To move or not to move. The poem I've chosen for today reflects the difficulties of gardening decisions, and the ever-changing color map of the garden and of life itself.
this is the garden: colours come and go
by ee cummings
this is the garden: colours come and go,
frail azures fluttering from night's outer wing
strong silent greens serenely lingering,
absolute lights like baths of golden snow.
This is the garden: pursed lips do blow
upon cool flutes within wide glooms,and sing
(of harps celestial to the quivering string)
invisible faces hauntingly and slow.
This is the garden. Time shall surely reap
Friday, May 7, 2010
When I watered the geraniums and zinnias that are waiting to be planted in my back garden last night, they had drooped over the edges of their containers. They need to be in the ground, but the ground is cracked, and I'm worried that there isn't enough moisture for them to take hold in the garden. I was hoping that we'd get rain last night so the ground would be a little less parched. No such luck.
In spite of the rain, the Tropical Sunset roses that are blooming in my front garden are fiery and painterly this morning. The roses start out a deep orange when they're still tight, but as they open, their colors change to a lighter orange streaked with golden yellow, then to peach, and when they are finally open, the peach has lightened even more and the yellow become a little pale, just as sunsets do when they're fading. The blooms are so perfectly painted with streaks of color that it seems some fine other-worldly brush has deemed them to be more artistic than any other creation. This is the reason I love roses so much.
And for today's poem, Edna St. Vincent Millay's voice seems appropriate.
Sonnets 06: No Rose That In A Garden Ever Grew by Edna St. Vincent Millay
No rose that in a garden ever grew,
In Homer's or in Omar's or in mine,
Though buried under centuries of fine
Dead dust of roses, shut from sun and dew
Forever, and forever lost from view,
But must again in fragrance rich as wine
The grey aisles of the air incarnadine
When the old summers surge into a new.
Thus when I swear, "I love with all my heart,"
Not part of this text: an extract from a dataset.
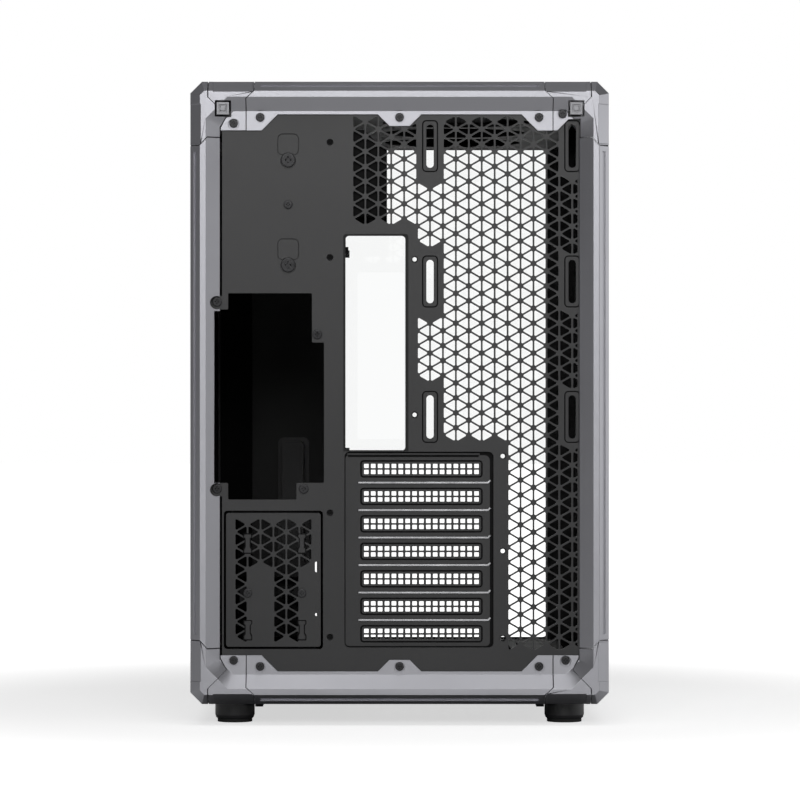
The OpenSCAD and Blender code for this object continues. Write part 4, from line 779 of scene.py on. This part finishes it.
def hookOutline(x, z, grow):
    # an upright neck between a foot and a head, the same on both sides
    half, neck = hook["width"] / 2 + grow, hook["width"] * hook["neck"] + grow
    side = [(half, -4.5 - grow, 0.6), (half, -2.2 + grow, 0.6), (neck, -0.4 + grow, 0.4),
            (neck, 6, 0.3), (half, 7, 0.4), (half, 9 + grow, 0.6)]
    otherSide = [(-dx, dz, radius) for dx, dz, radius in reversed(side)]
    return filleted([(x + dx, z + dz, radius)
                     for dx, dz, radius in otherSide[-1:] + side + otherSide[:-1]], 3)


def makeBayCover():
    x, z, width, height = bay["x"], bay["z"], bay["width"], bay["height"]
    front, sheet = back["front"], back["thickness"]
    left, low = x - width / 2, z - height / 2
    right, high = left + width, low + height
    columns = int((width - bay["sideRoom"]) // ventColumn)
    side = (width - columns * ventColumn) / 2
    rim = roundedBox(x, z, width, height, bay["corner"])
    outlines = [rim]
    for column in range(columns):
        plainFoot = height * bay["plainShare"] if column in bay["plainColumns"] else 0
        outlines += ventZone(left + side, high - bay["ventTop"], [column], low + bay["rim"] + plainFoot,
                             high - bay["rim"])
    outlines += [circle(screwX, screwZ, bay["screwHole"]) for screwX, screwZ in bayScrews]
    markX = right - bay["markIn"]
    outlines.append(roundedBox(markX, low + bay["slotUp"], *bay["slotSize"], bay["slotCorner"]))
    outlines.append(circle(markX, low + bay["holeUp"], bay["hole"], 16))
    inside = roundedBox(x, z, width - 2 * sheet, height - 2 * sheet, 1)
    parts = [flatSheet("baySheet", outlines, front + 0.1, sheet),
             flatSheet("bayFold", [rim, inside], front + bay["foldV"], bay["fold"])]
    parts += [flatSheet("bayHook", [hookOutline(hookX, hookZ, 0)], front - hook["proud"], hook["thickness"],
                        hook["edge"]) for hookX, hookZ in hookPlaces]
    return joinPieces(parts, "bayCover")


bayCover = makeBayCover()
finishPiece(bayCover, "sheet", replaced=["bay_cover"])
# Painted shade: a dark line round each pressed hook stands in for the shade at its edge
hookShadeLines = joinPieces([flatSheet("hookShadeLine", [hookOutline(x, z, hook["gap"]), hookOutline(x, z, 0.1)],
                                 back["front"] + 0.04, 0.1, 0.02) for x, z in hookPlaces], "hookShadeLines")
finishPiece(hookShadeLines, "rubber", finish="shadeSheet")
print("bay cover ready")


# Sheet parts with every edge broken, each in its own finish: the parts deep in the case take the shade
# finish, which is painted shade, and the outer panels take the cover finish, partly painted shade
sheetEdges = {"break": 0.16 * mm}
sheetFinishes = {"tray": "shadeSheet", "floor_plate": "shadeSheet", "fan_tray": "shadeSheet",
                 "drive_cage": "shadeSheet", "keyhole_plate": "sheet", "front_chassis": "shadeSheet",
                 "top_cover": "coverSheet", "left_panel": "coverSheet", "front_vent_panel": "coverSheet"}
for name, finish in sheetFinishes.items():
    piece = cadCopy(name)
    roundEdges(piece, sheetEdges["break"], 1)
    finishPiece(piece, "sheet", replaced=[name], finish=finish)
print("sheet parts:", len(sheetFinishes))


# Moulded and rubber parts
mouldedEdges = {"connector_housing": 0.5 * mm, "bottom_filter": 0.3 * mm, "pull_tab": 0.3 * mm,
                "foot_rear_left": 0.5 * mm, "foot_rear_right": 0.5 * mm, "foot_front_left": 0.5 * mm,
                "foot_front_right": 0.5 * mm}
rubberEdges = {"foot_pads": 0.3 * mm, "cable_grommets": 0.3 * mm}
for slotName, edges in (("plastic", mouldedEdges), ("rubber", rubberEdges)):
    for name, width in edges.items():
        piece = cadCopy(name)
        roundEdges(piece, width, 2)
        finishPiece(piece, slotName, replaced=[name])
print("moulded parts ready")


# Clear panes with polished edges
paneEdges = {"break": 0.6 * mm}
for name in ("side_glass", "front_glass"):
    piece = cadCopy(name)
    roundEdges(piece, paneEdges["break"], 2)
    finishPiece(piece, "glass", replaced=[name])


# Small parts: pins, standoffs, ports, the side's filter and the two buttons
smallEdges = {"break": 0.2 * mm}
slotOf = {subpart["node"]: subpart["material_slot"] for subpart in frame["record"]["subparts"]}
for name in ("snap_pins", "standoffs", "port_shells", "left_filter", "power_button", "reset_button"):
    piece = cadCopy(name)
    roundEdges(piece, smallEdges["break"], 2)
    finishPiece(piece, slotOf[name], bodyOf(name), [name], "pin" if name == "snap_pins" else None)
print("panes and small parts ready")


# Screws: a domed head with a cross recess and a threaded shank, one model for each width and length
screws = {"head": 1.5, "recess": 0.6, "arm": 0.19, "deep": 0.62, "dome": 0.42, "shank": 3, "thread": 0.5,
          "root": 0.82, "shadeSink": 0.35, "shadeReach": 0.47, "shadeArm": 0.42}


def makeScrew(across, height, length):
    deselectAll()
    bpy.ops.mesh.primitive_cylinder_add(vertices=32, radius=across / 2, depth=height,
                                        location=(0, 0, height / 2))
    head = bpy.context.active_object
    head.name = "screw"
    selectEdges(head, lambda a, b: a.z < 1e-6 and b.z < 1e-6)
    bpy.ops.mesh.bevel(offset=height * screws["dome"], segments=4, affect="EDGES")
    backToObject()
    for turn in (0, 90):
        bpy.ops.mesh.primitive_cube_add(size=1, rotation=(0, 0, math.radians(turn)))
        cutter = bpy.context.active_object
        cutter.scale = (across * screws["recess"], across * screws["arm"], 2 * height * screws["deep"])
        settle(cutter)
        selectFaces(cutter, lambda face: face.normal.z > 0.9)
        bpy.ops.transform.resize(value=(0.45, 0.6, 1))
        backToObject()
        makeActive(head)
        applyModifier(head, "BOOLEAN", operation="DIFFERENCE", object=cutter, solver="EXACT")
        bpy.data.objects.remove(cutter)
    deselectAll()
    shank = screws["shank"] / 2 * mm
    turns = max(2, int((length - height) / (screws["thread"] * mm)))
    pitch = (length - height) / turns
    rings = []
    for k in range(turns):
        bpy.ops.mesh.primitive_cone_add(vertices=16, radius1=shank, radius2=shank * screws["root"],
                                        depth=pitch, end_fill_type="NOTHING",
                                        location=(0, 0, height + (k + 0.5) * pitch))
        rings.append(bpy.context.active_object)
    piece = joinPieces([head] + rings, "screw")
    piece.rotation_euler = (math.radians(-90), 0, 0)
    settle(piece)
    return piece


def recessShade(across, place):
    # painted shade: a dark cross that stands in for the shade down in the recess
    half = across * screws["recess"] * screws["shadeReach"]
    arm = across * screws["arm"] * screws["shadeArm"]
    outline = [(half, -arm), (half, arm), (arm, arm), (arm, half), (-arm, half), (-arm, arm),
               (-half, arm), (-half, -arm), (-arm, -arm), (-arm, -half), (arm, -half), (arm, -arm)]
    mesh = bpy.data.meshes.new("recessShade")
    corners = [(place[0] + x, place[1], place[2] + z) for x, z in outline]
    mesh.from_pydata(corners, [], [list(range(len(corners)))])
    piece = bpy.data.objects.new("recessShade", mesh)
    bpy.context.scene.collection.objects.link(piece)
    return piece


def screwRow():
    # a finished screw in place of each plain one
    plain = cadCopy("case_screws")
    selectEverything(plain)
    bpy.ops.mesh.separate(type="LOOSE")
    backToObject()
    models, row, shadeCrosses = {}, [], []
    for single in list(bpy.context.selected_objects):
        corners = [corner.co for corner in single.data.vertices]
        low = Vector([min(c[axis] for c in corners) for axis in range(3)])
        high = Vector([max(c[axis] for c in corners) for axis in range(3)])
        across, length = round(high.x - low.x, 5), round(high.y - low.y, 5)
        if (across, length) not in models:
            models[across, length] = makeScrew(across, screws["head"] * mm, length)
        middle = (low + high) / 2
        row.append(placedCopy(models[across, length], (middle.x, low.y, middle.z)))
        shadeCrosses.append(recessShade(across, (middle.x, low.y + screws["shadeSink"] * mm, middle.z)))
        bpy.data.objects.remove(single)
    for model in models.values():
        bpy.data.objects.remove(model)
    return joinPieces(row, "screwRow"), joinPieces(shadeCrosses, "recessShades")


screwPieces, recessShades = screwRow()
# the crosses take the shade finish, which is painted shade in the screw recesses
finishPiece(recessShades, "screw", finish="shadeSheet")
smoothShade(screwPieces, 40)
finishPiece(screwPieces, "screw", replaced=["case_screws"])
print("screws:", len(screwPieces.data.polygons), "faces")


# Painted shade: a black strip round the board opening stands in for the shaded fold of its edge
edging = {"left": 1.4, "right": 2.1, "top": 1.3, "foot": 0.3, "inside": 0.15, "proud": 0.5, "thickness": 0.6,
          "edge": 0.15, "outerTop": 2.2, "outerFoot": 0.3, "inner": 2.6}


def makeFoldShade():
    left, low = back["boardLeft"], back["boardLow"]
    right, high = left + back["boardWidth"], low + back["boardHeight"]
    outLeft, outRight = left - edging["left"], right + edging["right"]
    outLow, outHigh = low - edging["foot"], high + edging["top"]
    head, foot, corner, inside = edging["outerTop"], edging["outerFoot"], edging["inner"], edging["inside"]
    outer = filleted([(outLeft, outLow, foot), (outRight, outLow, foot), (outRight, outHigh, head),
                      (outLeft, outHigh, head)])
    inner = filleted([(left + inside, low + inside, corner), (right - inside, low + inside, corner),
                      (right - inside, high - inside, corner), (left + inside, high - inside, corner)])
    return flatSheet("boardFoldShade", [outer, inner], back["front"] - edging["proud"], edging["thickness"],
                     edging["edge"])


boardFoldShade = makeFoldShade()
finishPiece(boardFoldShade, "rubber")
print("board edging ready")


# Fine dust screen under the top cover
dustScreen = {"margin": 16 * mm, "drop": 0.1 * mm}


def makeDustScreen():
    low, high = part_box("top_cover")
    deselectAll()
    bpy.ops.mesh.primitive_plane_add(size=1, location=((low.x + high.x) / 2, (low.y + high.y) / 2,
                                                       low.z - dustScreen["drop"]))
    piece = bpy.context.active_object
    piece.name = "dustScreen"
    margin = dustScreen["margin"]
    piece.scale = (high.x - low.x - 2 * margin, high.y - low.y - 2 * margin, 1)
    settle(piece)
    return piece


topScreen = makeDustScreen()
finishPiece(topScreen, "plastic", finish="screen")
print("dust screen ready")


# Stage: pale floor, soft light and the camera of the photograph
stage = {"floorSize": 24, "floorDrop": 0.2 * mm, "floorTint": 0.86, "shadowTint": 0.12,
         "shadowSides": (0.13, 0.19), "shadowEnds": (0.215, 0.27), "floorLift": 0.62, "floorGloss": 0.2,
         "nearFloor": 0.3, "farFloor": 0.75, "roomGloss": 0.2, "roomFill": 0.05}
lamps = {
    "backCard": {"place": (0, -4.5, 1.75), "target": (0, 0, 1.75), "size": (3.6, 1.8), "watts": 78},
    "overhead": {"place": (0, -1.1, 2.3), "target": (0, -1.0, 0), "size": (2.4, 1.2), "watts": 13},
    "rightBack": {"place": (2.3, -0.9, 0.6), "target": (0, -0.9, 0.6), "size": (1.3, 1.2), "watts": 4},
    "rightFront": {"place": (2.3, 0.5, 0.6), "target": (0, 0.5, 0.6), "size": (1.3, 1.2), "watts": 6},
}


def grey(level):
    return (level, level, level, 1)


def straightRays(tree, links, seen):
    # rays that come from the camera, also through the panes
    return mathNode(tree, links, "MAXIMUM", seen.outputs["Is Camera Ray"],
                    seen.outputs["Is Transmission Ray"])


def whiteFloor():
    deselectAll()
    bpy.ops.mesh.primitive_plane_add(size=stage["floorSize"], location=(0, 0, -stage["floorDrop"]))
    floor = bpy.context.active_object
    floor.name = "floor"
    material, tree, links, shader, place = startMaterial("paleFloor")
    shader.inputs["Roughness"].default_value = 0.9
    shader.inputs["Specular IOR Level"].default_value = 0.1
    seen = tree.new("ShaderNodeLightPath")
    straight = straightRays(tree, links, seen)
    # the far floor runs into the white backdrop, the near floor keeps the shadow
    distance = tree.new("ShaderNodeVectorMath")
    distance.operation = "LENGTH"
    links.new(place.outputs["Object"], distance.inputs[0])
    far = rampNode(tree, links, distance.outputs["Value"], stage["nearFloor"], stage["farFloor"],
                   stage["floorLift"], 1.0)
    # painted shadow: below the case the floor is dark in its colour and in what the metal mirrors, standing
    # in for the case's shadow
    axes = tree.new("ShaderNodeSeparateXYZ")
    links.new(place.outputs["Object"], axes.inputs["Vector"])
    sideways = mathNode(tree, links, "ABSOLUTE", axes.outputs["X"], 0)
    endways = mathNode(tree, links, "ABSOLUTE", axes.outputs["Y"], 0)
    sides = rampNode(tree, links, sideways, *stage["shadowSides"])
    ends = rampNode(tree, links, endways, *stage["shadowEnds"])
    outside = mathNode(tree, links, "MAXIMUM", sides, ends)
    mirrored = mathNode(tree, links, "MULTIPLY", outside, seen.outputs["Is Glossy Ray"])
    lift = mathNode(tree, links, "ADD", mathNode(tree, links, "MULTIPLY", straight, far),
                    mathNode(tree, links, "MULTIPLY", mirrored, stage["floorGloss"]))
    # the floor's colour is darker under the case for all but straight rays, which is painted shadow
    tint = tree.new("ShaderNodeMix")
    tint.data_type = "RGBA"
    tint.inputs["A"].default_value = grey(stage["shadowTint"])
    tint.inputs["B"].default_value = grey(stage["floorTint"])
    links.new(mathNode(tree, links, "MAXIMUM", straight, outside), tint.inputs["Factor"])
    links.new(tint.outputs["Result"], shader.inputs["Base Color"])
    shader.inputs["Emission Color"].default_value = grey(1)
    links.new(lift, shader.inputs["Emission Strength"])
    floor.data.materials.append(material)


def studioWorld():
    world = bpy.data.worlds.new("studio")
    bpy.context.scene.world = world
    world.use_nodes = True
    tree, links = world.node_tree.nodes, world.node_tree.links
    background = tree["Background"]
    seen = tree.new("ShaderNodeLightPath")
    white = straightRays(tree, links, seen)
    mirrored = mathNode(tree, links, "MULTIPLY", seen.outputs["Is Glossy Ray"], stage["roomGloss"])
    soft = mathNode(tree, links, "MULTIPLY", seen.outputs["Is Diffuse Ray"], stage["roomFill"])
    level = mathNode(tree, links, "MAXIMUM", white, mathNode(tree, links, "MAXIMUM", mirrored, soft))
    background.inputs["Color"].default_value = grey(1)
    links.new(level, background.inputs["Strength"])


def softbox(name, lamp):
    data = bpy.data.lights.new(name, "AREA")
    data.shape = "RECTANGLE"
    data.size, data.size_y = lamp["size"]
    data.energy = lamp["watts"]
    box = bpy.data.objects.new(name, data)
    bpy.context.scene.collection.objects.link(box)
    box.location = lamp["place"]
    box.rotation_euler = (Vector(lamp["target"]) - Vector(lamp["place"])).to_track_quat("-Z", "Y").to_euler()
    box.visible_camera = False
    box.visible_transmission = False


whiteFloor()
studioWorld()
for name, lamp in lamps.items():
    softbox(name, lamp)

cameraView = {"place": (0.0003, -3.215, 0.240), "focal": 182.8, "sensor": 36}
lens = bpy.data.cameras.new("view")
lens.lens = cameraView["focal"]
lens.sensor_width = cameraView["sensor"]
camera = bpy.data.objects.new("view", lens)
camera.location = cameraView["place"]
camera.rotation_euler = (math.radians(90), 0, 0)
bpy.context.scene.collection.objects.link(camera)
bpy.context.scene.camera = camera
bpy.context.scene.view_settings.view_transform = "Standard"
print("stage ready")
'Tis with the heart of Lilith that I swear,
'Tis with the love of Lesbia and Lucrece;
And thus as well my love must lose some part
Of what it is, had Helen been less fair,
Or perished young, or stayed at home in Greece.
Thursday, May 6, 2010
This is one of the heartbreaks of growing roses.
Perhaps if I pulled all the bushes out and created a more open-air type of rose garden, it would take care of some of my issues, but I really like the climbers, and obviously, they have to have somewhere to climb. I'm going to visit Witherspoon Rose Culture, a nursery that handles nothing but roses and is a wealth of information, as soon as I can, but in the meantime, I think I'm going to have to cut them all back, which breaks my heart.
The other frustration I'm having lately is dealing with my backyard gardens. I worked on rebuilding the soil last year so that I could start a "cottage garden" on the sunny edge of my natural area. I've planted some bulbs, put in more than thirty packages of seeds (another ten packages this past weekend), and have nursed it along, but it's drier than the moon out there and just as cracked. I'm going to have to put in just plants/flowers that will deal with dry shade.
If there's anyone out there who could offer advice, I'm open to suggestions!
Today's poems is not about the frustrations with roses, but rather about why we grow them to begin with . . .
Roses by George Eliot
You love the roses - so do I. I wish
The sky would rain down roses, as they rain
From off the shaken bush. Why will it not?
Then all the valley would be pink and white
And soft to tread on. They would fall as light
As feathers, smelling sweet; and it would be
Like sleeping and like waking, all at once!